The Inspiring story of Ernest Emerson and the company he built from the ground up

In the current knife world, where fall-shut action, super steels, and thin behind the edge are considered prerequisites to EDC folding knife superiority, Emerson Knives delivers a slow and steady rebuttal. An Emerson knife has action that must be broken in, a blade of the same old 154CM, a black G10 liner lock handle, and an often stout behind the chisel edge blade.

Some knife connoisseurs shudder at such a coarse assemblage of materials, but this tried-and-true recipe, along with the company’s quiet defiance of design trends, is what gives Emerson knives their raw charm and brutish strength. This make them much sought after by both elite military operators and weekend warriors alike.

The story of the man behind the knife is one of the American dream: A person from humble beginnings develops a vision, works hard toward it, and is rewarded with the success of a company he built from the ground up.

Ernest Emerson grew up in rural Wisconsin where he was a star wrestler and baseball player, but all he really wanted to do was learn how to be a great fighter. In fact, as a teen, he would drive for hours, twice per week, to get to a Korean Judo class (called Yudo) in Minnesota.

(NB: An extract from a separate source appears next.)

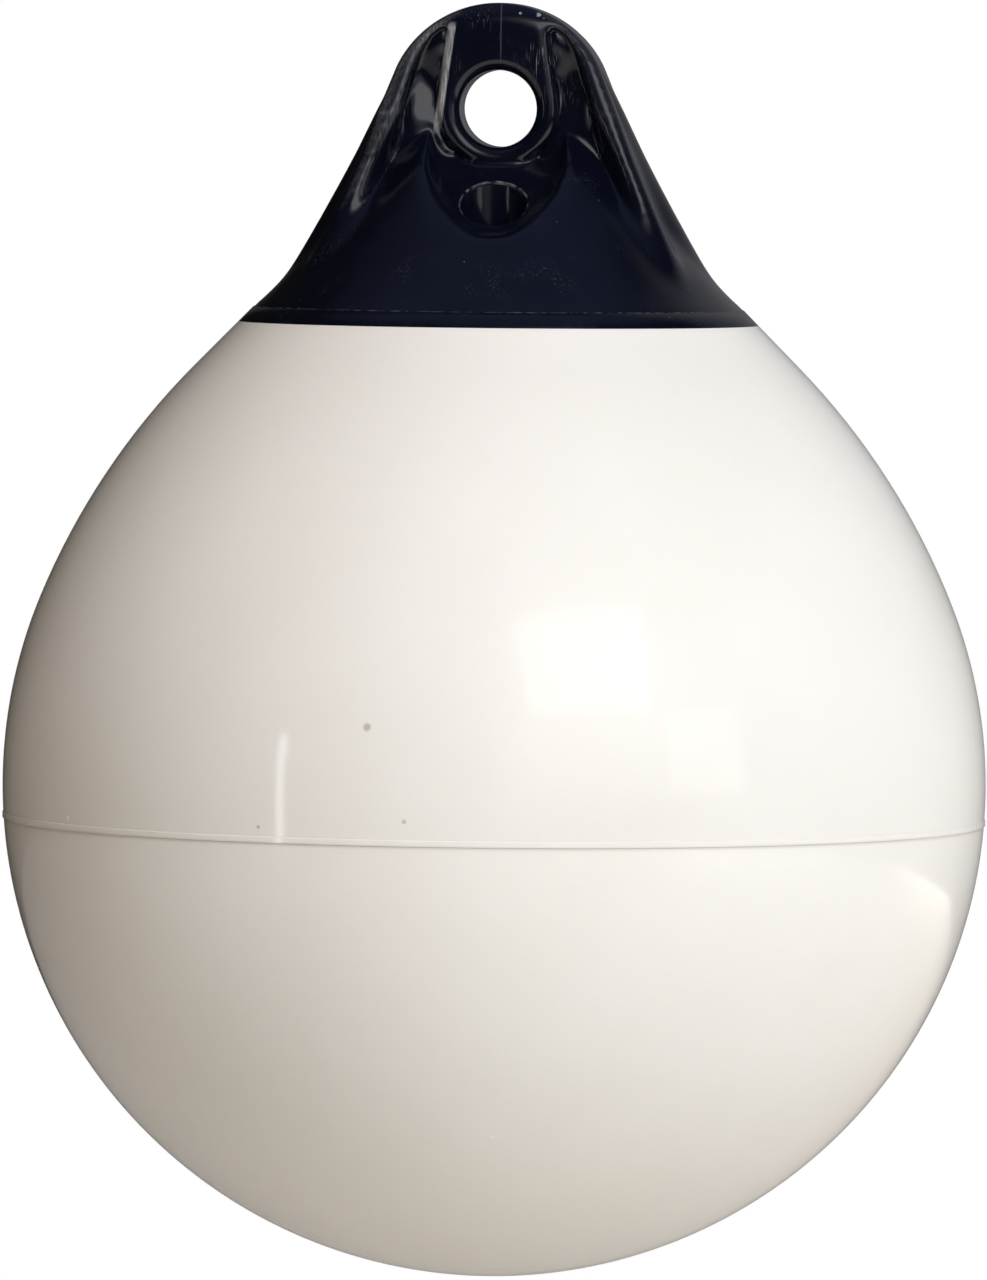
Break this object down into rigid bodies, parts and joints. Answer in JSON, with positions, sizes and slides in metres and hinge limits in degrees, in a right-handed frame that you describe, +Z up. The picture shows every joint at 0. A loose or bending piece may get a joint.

This dedication to become an ever-better fighter continued into his college days at the University of Wisconsin, where he got his black belt in Shotokan Karate and competed on the university karate team.

But when he graduated, Emerson headed to the US mecca of martial arts, Southern California, to train at the Filipino Kali Academy with some of the biggest legends in the game: Bruce Lee proteges Dan Inosanto and Richard Bustillo (after whom he’d later name his Iron Dragon model.)

The extended Emerson family portrait.

Kali and the First Emerson Knives

Kali is an ancient Filipino martial art that focuses primarily on the use of bladed and impact weapons in combat. It is generally thought of as a very effective style of hand-to-hand combat with weapons (or without) and is taught heavily in specialized law enforcement and military outfits around the world.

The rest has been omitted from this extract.